Nel Medioevo le differenze fisiche tra cavalieri e servi della gleba erano probabilmente enormi, e riteniamo che siano poco migliorate in seguito anche se il progredire continuo del livello di vita attenuò, a partire dal XIV secolo, questa differenza. In quest’epoca l’addestramento individuale raggiunse uno dei livelli più alti in assoluto relativamente alle tecniche di combattimento di allora. Ricordiamo che tutte le leggende medioevali non fanno altro che sottolineare e celebrare la bellezza e la forza dei cavalieri, sia dei buoni che dei cattivi. Durante le Crociate i cristiani si consideravano in superiorità numerica anche quando il rapporto era 6/7 ad uno a favore dei Mori, come si chiamavono allora gli Arabi e solo per la maggiore prestanza fisica che consentiva loro di combattere coperti di armature pesantissime anche col clima del deserto.
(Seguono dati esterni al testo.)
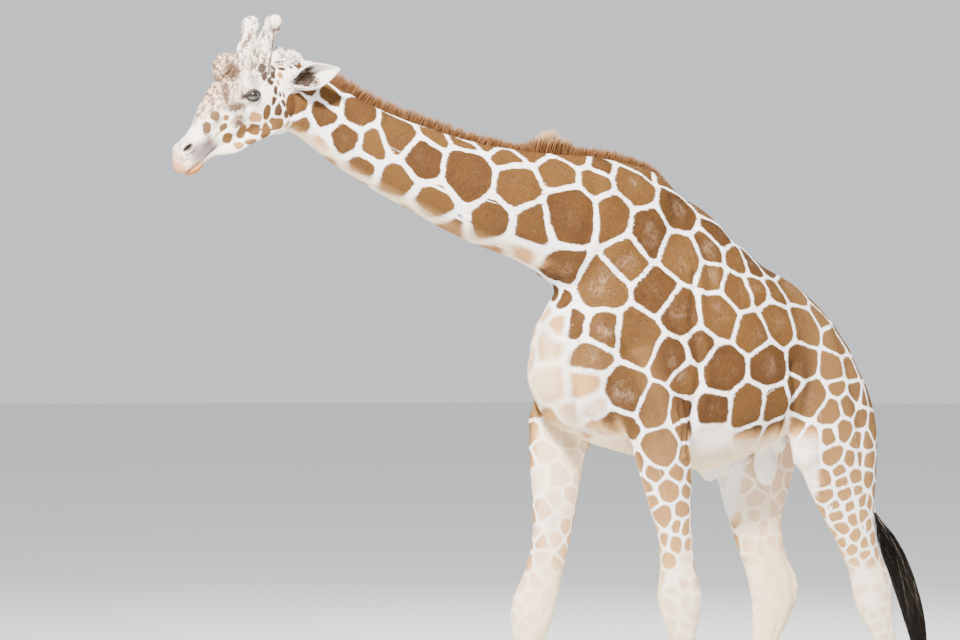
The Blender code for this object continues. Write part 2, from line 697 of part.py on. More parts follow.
def trunk_and_legs(body):
    trunk = between(body, "trunk", [backwards(NECK_CUTS[-1])])
    for kind in ("foreleg", "hindleg"):
        for side in (LEFT, RIGHT):
            space = as_object(leg_space(kind, side), "space")
            limb_nodes(body, kind, side, space)
            wider = swollen(space, NODE_GAP * 1.5)
            boolean(trunk, wider, "DIFFERENCE")
            discard(wider)
            discard(space)
    keep_largest(trunk)
    return finish(trunk, PATCH_BROWN, 0.8)


# --- nodes on the head ------------------------------------------------------------------------
MOUTH_FRONT, MOUTH_BACK = (0.672, -0.040), (0.430, -0.006)  # along the head and above its axis
JAW_END = (0.055, -0.060)
JAW_SPACE_HALF = Vector((0, 0.3, 0))


def head_and_jaw(skull):
    """The head above a plane along the mouth, and the lower jaw under it, back to below the ear."""
    for eye_side in (LEFT, RIGHT):
        socket = as_object(ball(eye_place(eye_side), [EYE_RADIUS + NODE_GAP] * 3), "socket")
        boolean(skull, socket, "DIFFERENCE")
        discard(socket)
    front, back = on_head(*MOUTH_FRONT), on_head(*MOUTH_BACK)
    mouth_down = (back - front).cross(Vector((0, 1, 0))).normalized()
    if mouth_down.z > 0:
        mouth_down = -mouth_down
    jaw_end = (on_head(*JAW_END), -HEAD_ALONG)
    jaw = between(skull, "lower_jaw", [(front, -mouth_down), jaw_end])
    helper = as_object(jaw_space(front, mouth_down), "jaw_space")
    head = boolean(copy_of(skull, "head"), helper, "DIFFERENCE")
    discard(helper)
    keep_largest(head)
    finish(keep_largest(jaw), CREAM, 0.7)
    return finish(head, COAT_WHITE, 0.7)


def jaw_space(front, mouth_down):
    """The wedge under the mouth and ahead of the jaw's end, which the head leaves to the jaw."""
    start = front - mouth_down * NODE_GAP
    level = (on_head(*MOUTH_BACK) - on_head(*MOUTH_FRONT)).normalized()
    lift = mouth_down * -NODE_GAP / 2
    end_plane = on_head(JAW_END[0] - NODE_GAP, JAW_END[1])
    reach = (end_plane - start).dot(HEAD_ALONG) / level.dot(HEAD_ALONG)
    back_high = start + level * reach + lift
    back_low = back_high + HEAD_UP * -0.4
    front_high = start - level * 0.2 + lift
    front_low = front_high + HEAD_UP * -0.4
    corners = []
    for place in (back_high, back_low, front_high, front_low):
        corners += [place - JAW_SPACE_HALF, place + JAW_SPACE_HALF]
    return block(corners)


def eye_place(side):
    along, above, out = EYE_PLACE
    return on_head(along, above, side * out)


def eyes():
    for side in (LEFT, RIGHT):
        eye = as_object(ball(eye_place(side), [EYE_RADIUS] * 3, fineness=2), f"eye_{SIDE_NAMES[side]}")
        finish(eye, EYE_BLACK, 0.1)


# along the head, above its axis, out from the middle, half width, half depth
OSSICONE_GROWTH = {LEFT: 0.91, RIGHT: 1.0}  # the left horn stands a little lower
OSSICONE = [
    (0.108, 0.140, 0.060, 0.054, 0.074),
    (0.078, 0.193, 0.066, 0.054, 0.062),
    (0.042, 0.234, 0.078, 0.044, 0.048),
    (0.008, 0.262, 0.090, 0.038, 0.040),
    (-0.030, 0.294, 0.103, 0.037, 0.039),
    (-0.052, 0.316, 0.110, 0.036, 0.038),
    (-0.064, 0.330, 0.114, 0.026, 0.027),
    (-0.068, 0.336, 0.115, 0.012, 0.012),
]


def ossicones(head):
    for side in (LEFT, RIGHT):
        rows = []
        for along, above, out, half, deep in OSSICONE:
            above = OSSICONE[0][1] + (above - OSSICONE[0][1]) * OSSICONE_GROWTH[side]
            rows.append((*on_head(along, above, side * out), half, deep, deep, 2.1, 2.1))
        horn = as_object(tube(rows, HEAD_ALONG, 0.03), f"ossicone_{SIDE_NAMES[side]}")
        thin_to(horn, HORN_TRIANGLES)
        finish(fitted_on(horn, head), COAT_WHITE, 0.85)


def thin_to(thing, triangles):
    shape = bmesh.new()
    shape.from_mesh(thing.data)
    bmesh.ops.triangulate(shape, faces=shape.faces)
    shape.to_mesh(thing.data)
    shape.free()
    thin = thing.modifiers.new("thin", "DECIMATE")
    thin.ratio = min(1.0, triangles / len(thing.data.polygons))
    return applied(thing)


EAR_LENGTH, EAR_WIDTH, EAR_THICKNESS = {LEFT: 0.212, RIGHT: 0.222}, 0.108, 0.008
EAR_ROWS, EAR_COLUMNS = 7, 6
EAR_LEAST_HALF = 0.003  # half the width left at its tip
# where each ear's tip points and which way its hollow faces
EAR_SETS = {
    LEFT: (Vector((0.164, -0.110, 0.059)), Vector((-0.60, -0.80, -0.05))),
    RIGHT: (Vector((0.193, 0.020, 0.120)), Vector((-0.20, 0.95, 0.10))),
}
EAR_ROOT = (0.016, 0.026, 0.084)


def ear(side):
    """A cupped leaf: a rolled stalk at the head that opens into a broad blade with a blunt point."""
    pointing, hollow = EAR_SETS[side]
    along = pointing.normalized()
    facing = (hollow - hollow.dot(along) * along).normalized()
    across = along.cross(facing)
    root = on_head(EAR_ROOT[0], EAR_ROOT[1], side * EAR_ROOT[2])
    shape = bmesh.new()
    grid = []
    for i in range(EAR_ROWS + 1):
        t = i / EAR_ROWS
        swell = 0.40 + 0.60 * math.sin(math.pi * min(t * 1.05, 1) ** 0.95)
        half = max(EAR_WIDTH / 2 * swell * (1 - t**5) ** 0.5, EAR_LEAST_HALF)
        curl = math.radians(150 - 95 * t)  # how far round its edge is rolled, from the stalk to the tip
        bend = half / math.sin(min(curl, math.pi / 2))
        row = []
        for j in range(EAR_COLUMNS + 1):
            angle = curl * (2 * j / EAR_COLUMNS - 1)
            place = root + along * EAR_LENGTH[side] * t
            sunk = math.cos(curl * 0.5) - math.cos(angle)
            place += across * bend * math.sin(angle) + facing * bend * sunk
            row.append(shape.verts.new(place))
        grid.append(row)
    for low, high in zip(grid, grid[1:]):
        for j in range(EAR_COLUMNS):
            shape.faces.new((low[j], low[j + 1], high[j + 1], high[j]))
    blade = as_object(shape, f"ear_{SIDE_NAMES[side]}")
    thick = blade.modifiers.new("thick", "SOLIDIFY")
    thick.thickness = EAR_THICKNESS
    thick.offset = 0
    return applied(blade)


def ears(head):
    for side in (LEFT, RIGHT):
        finish(fitted_on(ear(side), head), COAT_WHITE, 0.7)


# --- hooves, hair and tail --------------------------------------------------------------------
HOOF_NAMES = {"foreleg": "front", "hindleg": "hind"}
HOOF_LENGTH = {"foreleg": 0.245, "hindleg": 0.225}
HOOF_WIDTH = {"foreleg": 0.205, "hindleg": 0.185}
CLEFT = 0.010
HOOF_LEAN = 0.050  # how far the sole's middle lies ahead of the coronet's
HOOF_LEVELS, HOOF_POINTS = 2, 16
HOOF_TOE, HOOF_HEEL = (1.04, 2.2), (0.92, 2.6)  # share of the claw's half length, and fullness
HOOF_CLEFT_FULLNESS = 4.5  # the side along the cleft is nearly flat


def hooves():
    """Two claws to a foot, each wider and longer at the sole than at the coronet, with flat soles."""
    for kind, legs in (("foreleg", FORELEGS), ("hindleg", HINDLEGS)):
        for side, rows in legs.items():
            x, out, _, half, deep, _ = rows[-1]
            for place, step in (("inner", -side), ("outer", side)):
                claw = hoof(kind, x, side * out, step, half, deep)
                claw.name = f"hoof_{HOOF_NAMES[kind]}_{SIDE_NAMES[side]}_{place}"
                finish(claw, HOOF_BROWN, 0.5)


def hoof(kind, x, y, step, half, deep):
    length, width = HOOF_LENGTH[kind], HOOF_WIDTH[kind]
    top = HOOF_TOP - NODE_GAP
    shape = bmesh.new()
    loops = []
    for i in range(HOOF_LEVELS + 1):
        t = i / HOOF_LEVELS
        claw_half = (half + (width / 2 - half) * t) / 2 - CLEFT / 4
        claw_deep = deep + (length / 2 - deep) * t
        centre_x = x - HOOF_LEAN * t
        centre_y = y + step * (claw_half + CLEFT / 2)
        loop = []
        for k in range(HOOF_POINTS):
            angle = 2 * math.pi * k / HOOF_POINTS
            c, s = math.cos(angle), math.sin(angle)
            share, full = HOOF_TOE if s >= 0 else HOOF_HEEL
            side_full = full if c * step > 0 else HOOF_CLEFT_FULLNESS
            across = math.copysign(abs(c) ** (2 / side_full), c) * claw_half
            ahead = math.copysign(abs(s) ** (2 / full), s) * (claw_deep * share)
            loop.append(shape.verts.new((centre_x - ahead, centre_y + across, top - top * t)))
        loops.append(loop)
    for first, second in zip(loops, loops[1:]):
        for k in range(HOOF_POINTS):
            following = (k + 1) % HOOF_POINTS
            shape.faces.new((first[k], first[following], second[following], second[k]))
    shape.faces.new(loops[0])
    shape.faces.new(loops[-1])
    bmesh.ops.recalc_face_normals(shape, faces=shape.faces)
    return as_object(shape, "hoof")


def round_rows(rows):
    return [(x, y, z, half, deep, deep, 2.0, 2.0) for x, y, z, half, deep in rows]


def tail(trunk):
    dock = as_object(tube(round_rows(TAIL), UP + Vector((1, 0, 0)), 0.09), "tail")
    thin_to(dock, TAIL_TRIANGLES)
    cut_off(dock, Vector(TAIL[-1][:3]) + Vector((0.003, 0, -0.006)), Vector((0.32, 0, -0.95)))
    finish(fitted_on(dock, trunk), CREAM, 0.8)
    brush = as_object(tube(round_rows(TAIL_TUFT), UP + Vector((1, 0, 0)), 0.08), "tail_tuft")
    thin_to(brush, TAIL_TRIANGLES)
    finish(fitted_on(brush, dock), TUFT_BLACK, 0.6)


def mane(*supports):
    """An upright strip of stiff hair along the crest, from the poll to behind the withers."""
    shape = bmesh.new()
    rows = smooth_rows([(x, 0, z, height) for x, z, height in MANE], 0.11)
    loops = []
    for i, row in enumerate(rows):
        before, after = rows[max(i - 1, 0)], rows[min(i + 1, len(rows) - 1)]
        along = (Vector(after[:3]) - Vector(before[:3])).normalized()
        upward = (UP - UP.dot(along) * along).normalized()
        foot = Vector(row[:3])
        loop = []
        for across, rise in MANE_PROFILE:
            drop = MANE_ROOT_DEPTH if rise == 0.0 else 0.0
            place = foot + upward * (row[3] * rise - drop)
            loop.append(shape.verts.new(place + Vector((0, across * MANE_HALF_WIDTH, 0))))
        loops.append(loop)
    for first, second in zip(loops, loops[1:]):
        for k in range(len(MANE_PROFILE)):
            following = (k + 1) % len(MANE_PROFILE)
            shape.faces.new((first[k], first[following], second[following], second[k]))
    shape.faces.new(loops[0])
    shape.faces.new(loops[-1])
    bmesh.ops.recalc_face_normals(shape, faces=shape.faces)
    finish(fitted_on(as_object(shape, "mane"), *supports), MANE_RUSSET, 0.85)


def set_origin():
    """Moves everything so that the origin is under the middle of the whole, on the ground."""
    things = [o for o in bpy.context.scene.objects if o.type == "MESH"]
    corners = np.array([v.co[:] for o in things for v in o.data.vertices])
    low, high = corners.min(axis=0), corners.max(axis=0)
    move = Matrix.Translation((-(low[0] + high[0]) / 2, -(low[1] + high[1]) / 2, -low[2]))
    for thing in things:
        thing.data.transform(move)


def main():
    clear_scene()
    body = fused(body_forms(), "body", BODY_VOXEL, 8, BODY_TRIANGLES, broad=22)
    neck_nodes(body)
    trunk = trunk_and_legs(body)
    skull = fused(head_forms(), "skull", HEAD_VOXEL, 4, HEAD_TRIANGLES)
    cut_off(skull, HEAD_CUT[0] - HEAD_CUT[1].normalized() * NODE_GAP / 2, HEAD_CUT[1])
    keep_largest(skull)
    head = head_and_jaw(skull)
    discard(skull)
    eyes()
    ossicones(head)
    ears(head)
    hooves()
    tail(trunk)
    mane(body, head)
    discard(body)
    set_origin()


main()
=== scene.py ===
"""Dresses the life-size reticulated giraffe.

One skin stands for the parts of flesh, and a coat of short tufts lies over it with the same markings.
Mane, tail brush, ears, horns, eyes, lids, lashes and hooves are pieces of their own.

The forms are laid out in a layout frame: the animal faces -X, its left side is at -Y, the ground is
at Z = 0 and X = 0 is at its withers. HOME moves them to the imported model's frame. Metres throughout.
"""

import math

import bmesh
import bpy
import numpy as np
from mathutils import Matrix, Vector, noise
from mathutils.bvhtree import BVHTree


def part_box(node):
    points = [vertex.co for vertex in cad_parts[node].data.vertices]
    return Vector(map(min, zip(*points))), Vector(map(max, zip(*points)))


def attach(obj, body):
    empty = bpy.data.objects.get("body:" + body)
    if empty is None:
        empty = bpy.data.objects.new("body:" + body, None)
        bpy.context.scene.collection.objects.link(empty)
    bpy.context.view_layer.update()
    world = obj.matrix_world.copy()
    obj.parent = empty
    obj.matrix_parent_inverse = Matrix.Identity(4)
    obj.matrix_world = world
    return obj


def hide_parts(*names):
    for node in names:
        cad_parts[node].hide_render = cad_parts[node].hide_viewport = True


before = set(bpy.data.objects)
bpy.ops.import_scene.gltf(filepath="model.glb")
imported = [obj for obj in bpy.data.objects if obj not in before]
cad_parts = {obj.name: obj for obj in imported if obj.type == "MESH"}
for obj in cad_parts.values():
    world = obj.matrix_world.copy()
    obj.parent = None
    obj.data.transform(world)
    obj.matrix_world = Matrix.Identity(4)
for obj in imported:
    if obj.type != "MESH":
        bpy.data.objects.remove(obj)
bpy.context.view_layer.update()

# --- driving dimensions -----------------------------------------------------------------------
HEAD_PITCH = math.radians(34.6)  # the nose line below the horizontal
HEAD_ORIGIN = Vector((-1.927, 0.0, 3.306))  # between the ears
EYE_RADIUS = 0.026
EYE_PLACE = (0.212, 0.086, 0.097)  # along the head, above its axis, and out from the middle
HOOF_TOP = 0.125  # height of the coronet
KNEE_HEIGHT = 1.02
SKIN_VOXEL = 0.0126
SKIN_TRIANGLES = 76_000  # before its finer seams along the markings
RING_POINTS = 40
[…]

Ancora: in tutti i quadri del nostro Rinascimento, i “belli” spessissimo sono in divisa, tranne alcune eccezioni, come nel “Martirio di San Matteo” del Caravaggio, a Roma, in cui il soldato (un centurione in alcune leggende) che uccide il santo è quasi nudo, cosa storicamente impossibile, e la sua bellezza è sottolineata dalla ferocia deformante dell’urlo che accompagna il gesto omicida. Il pittore sottolineò in questo modo, che alla bellezza del corpo poteva benissimo non corrispondere la bontà dell’animo, come invece aveva sempre rappresentato l’arte classica.

Insomma, il fascino della divisa era dovuto molto al fatto che i soldati fossero selezionati fisicamente all’arruolamento e tenuti bene in forma durante il servizio.
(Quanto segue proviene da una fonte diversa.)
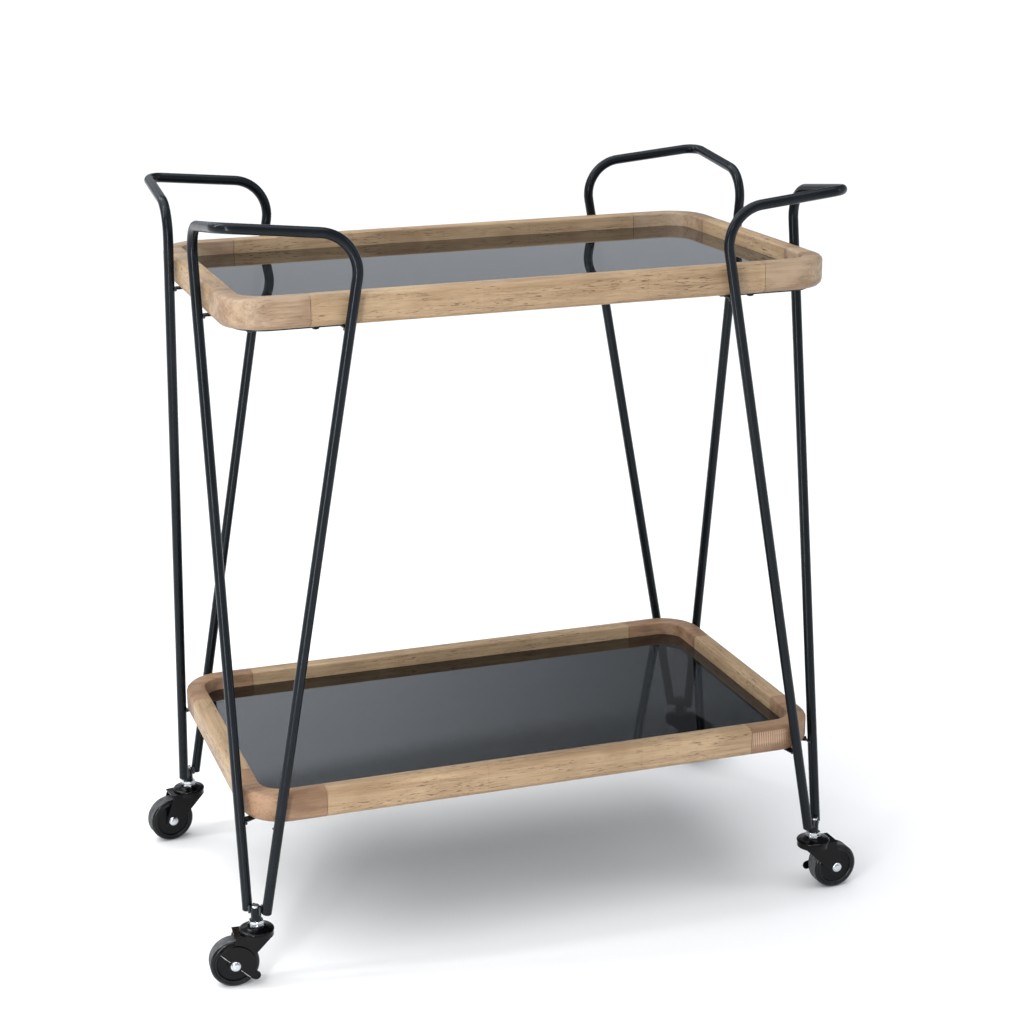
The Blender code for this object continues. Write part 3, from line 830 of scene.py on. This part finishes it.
def tab_lines(level):
    """The weld lines where each plate's tabs meet the legs of one corner."""
    z = RIM_Z[level] - TRAY_HEIGHT - PLATE_MIDDLE
    long_leg = leg_at(LONG_SIDE_FOOT, LONG_SIDE_SHOULDER, z)
    short_leg = leg_at(SHORT_SIDE_FOOT, SHORT_SIDE_SHOULDER, z)
    runs = []
    for leg, inward, side in (
        (long_leg, Vector((0, -1, 0)), Vector((1, 0, 0))),
        (short_leg, Vector((-1, 0, 0)), Vector((0, 1, 0))),
    ):
        under = leg + inward * (BAR_R + 0.0002) - Vector((0, 0, TAB_WELD_DROP))
        runs.append([under - side * TAB_WELD_HALF, under + side * TAB_WELD_HALF])
    return runs


def mirrored(runs, side_x, side_y):
    return [[Vector((side_x * p.x, side_y * p.y, p.z)) for p in run] for run in runs]


def facing_out(mesh):
    """A swept bar closed at its ends, its faces turned outwards and shaded smooth."""
    shape = bmesh.new()
    shape.from_mesh(mesh)
    bmesh.ops.remove_doubles(shape, verts=shape.verts, dist=0.000001)
    bmesh.ops.recalc_face_normals(shape, faces=shape.faces)
    shape.to_mesh(mesh)
    shape.free()
    return shaded(mesh, 38)


PATH, THICKNESS = bar_path()

for seed, (corner, (side_x, side_y, _turn)) in enumerate(CORNERS.items()):
    placed = mirrored([PATH], side_x, side_y)
    guide = line_mesh(f"frame_{corner}_path", placed, THICKNESS)
    sizes = {"Bar Radius": BAR_R, "Sides": BAR_SIDES}
    mesh = facing_out(run_tree(BAR_TREE, guide, sizes, f"frame_{corner}_bar_mesh"))
    fit_piece(f"frame_{corner}_bar", mesh, "cart", SATIN_BLACK, (f"frame_{corner}",))

    runs = groove_lines(LONG_SIDE_FOOT) + groove_lines(SHORT_SIDE_FOOT)
    for level in LEVELS:
        runs += tab_lines(level)
    guide = line_mesh(f"welds_{corner}_lines", mirrored(runs, side_x, side_y))
    sizes = {"Bead Radius": BEAD_R, "Spacing": BEAD_SPACING, "Seed": WELD_SEED + seed}
    mesh = run_tree(BEAD_TREE, guide, sizes, f"welds_{corner}_mesh")
    fit_piece(f"frame_{corner}_welds", mesh, "cart", WELD)


def screw_shape():
    """A pan-head screw seen from below, head down, with a cross recess."""
    shape = turned(
        [
            (0.0, -0.0022),
            (0.0016, -0.0021),
            (0.0030, -0.0016),
            (0.0037, -0.0007),
            (0.0037, 0.0),
            (0.0, 0.0),
        ],
        20,
    )
    head = new_item("pan_head", mesh_of(shape, "pan_head"))
    tools = []
    for wide, deep in ((0.0040, 0.0009), (0.0009, 0.0040)):
        cutter = bmesh.new()
        bmesh.ops.create_cube(cutter, size=1.0)
        bmesh.ops.scale(cutter, vec=(wide, deep, 0.0022), verts=cutter.verts)
        bmesh.ops.translate(cutter, vec=(0, 0, -0.0022), verts=cutter.verts)
        tools.append(new_item("recess", mesh_of(cutter, "recess")))
        cut = head.modifiers.new("recess", "BOOLEAN")
        cut.operation = "DIFFERENCE"
        cut.solver = "EXACT"
        cut.object = tools[-1]
    made = plain_mesh(head, "pan_head_cut")
    for tool in tools:
        bpy.data.objects.remove(tool)
    return shaded(made, 40)


def screw_tree(source):
    """A screw head at each point, each turned its own way."""
    tree = Tree("screws_on_points", {"Head Scale": "NodeSocketFloat", "Seed": "NodeSocketInt"})
    spots = tree.node("GeometryNodeMeshToPoints", None, {0: tree.given["Geometry"]})
    head = tree.node(
        "GeometryNodeObjectInfo", {"transform_space": "ORIGINAL"}, {"Object": source}
    )
    spin = tree.node(
        "FunctionNodeRandomValue",
        {"data_type": "FLOAT"},
        {2: 0.0, 3: math.tau, "Seed": tree.given["Seed"]},
    )
    turn = tree.node("ShaderNodeCombineXYZ", None, {"Z": spin.outputs[1]})
    placed = tree.node(
        "GeometryNodeInstanceOnPoints",
        None,
        {
            0: spots.outputs[0],
            "Instance": head.outputs["Geometry"],
            "Rotation": turn.outputs[0],
            "Scale": tree.given["Head Scale"],
        },
    )
    return tree.close(placed.outputs[0], SATIN_BLACK)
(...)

Quando fu introdotto il servizio militare obbligatorio, durante la Rivoluzione Francese e tutti i maschi avrebbero potuto e dovuto essere, almeno per un certo periodo, militari, il problema si accentuò, perché essere scartati alla visita di leva metteva immediatamente in sospetto le apparteneti al gentil sesso. Se non sei buono per il re - si diceva - non sei buono neppure per la regina, il che, entro certi limiti, era vero. La causa più  frequente di scarto alla visita era il rachitismo e questo accentuava il contrasto tra gli abili, più prestanti, e gli altri, quasi sempre piccoli e brutti. Nel 1870 l’esercito francese scartò quasi i 2/3 dei richiamati, quello Prussiano circa il 20%, e queste cifre la dicono lunga sulla differenza nelle condizioni igieniche di vita e di lavoro tra i due stati.
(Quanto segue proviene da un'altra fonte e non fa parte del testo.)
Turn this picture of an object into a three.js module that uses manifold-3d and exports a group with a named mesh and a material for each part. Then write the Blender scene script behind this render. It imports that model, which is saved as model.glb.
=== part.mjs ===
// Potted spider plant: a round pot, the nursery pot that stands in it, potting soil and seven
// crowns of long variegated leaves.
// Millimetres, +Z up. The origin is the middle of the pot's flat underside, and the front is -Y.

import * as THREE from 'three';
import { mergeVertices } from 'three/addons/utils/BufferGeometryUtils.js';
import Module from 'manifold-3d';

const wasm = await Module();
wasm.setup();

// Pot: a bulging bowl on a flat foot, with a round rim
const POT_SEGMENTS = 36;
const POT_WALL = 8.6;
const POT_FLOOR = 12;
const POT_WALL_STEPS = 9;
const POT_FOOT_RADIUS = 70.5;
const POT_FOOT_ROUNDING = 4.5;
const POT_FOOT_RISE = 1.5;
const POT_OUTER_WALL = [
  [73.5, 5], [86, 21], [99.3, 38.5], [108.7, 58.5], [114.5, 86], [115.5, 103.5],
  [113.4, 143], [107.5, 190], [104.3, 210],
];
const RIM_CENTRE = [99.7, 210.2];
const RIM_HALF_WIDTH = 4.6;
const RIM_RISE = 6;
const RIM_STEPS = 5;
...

In Prussia, poi, si era introdotta nella scuola la pratica di fare ginnastica e questo aveva migliorato grandemente la salute delle giovani generazioni. Era il primo passo al diffondersi di un abitudine all’educazione fisica ed allo sport, abitudine che, generalizzatasi nel primo ventennio di questo secolo, ha fatto scomparire quasi le differenze fisiche tra militari e non militari, anche se tutt’ora a questi ultimi vengono spesso richieste doti fisiche e psichiche (è qui la novità) se non eccezionali certo rilevanti.

E il fascino della divisa? Secondo noi non solo rimane ma si accentua perché l’attenzione all’autocontrollo ed il comportamento più sicuro che lo status di militare implica rendono comunque più forte la personalità, soprattutto se si tiene conto del fatto che questa maggiore “sicurezza” non solo è apprezzata ma addirittura richiesta dalla gente. In altri tempi, poi, quando una famiglia si reggeva letteralmente sul suo capo e le donne dovevano assolutamente cercare qualcuno su cui appoggiarsi, i militari erano certamente i “partiti” più richiesti.

Anche chi scrive, per inciso, è particolarmente sensibile al fascino della divisa, specie se indossata da una bella signora; giusto, no?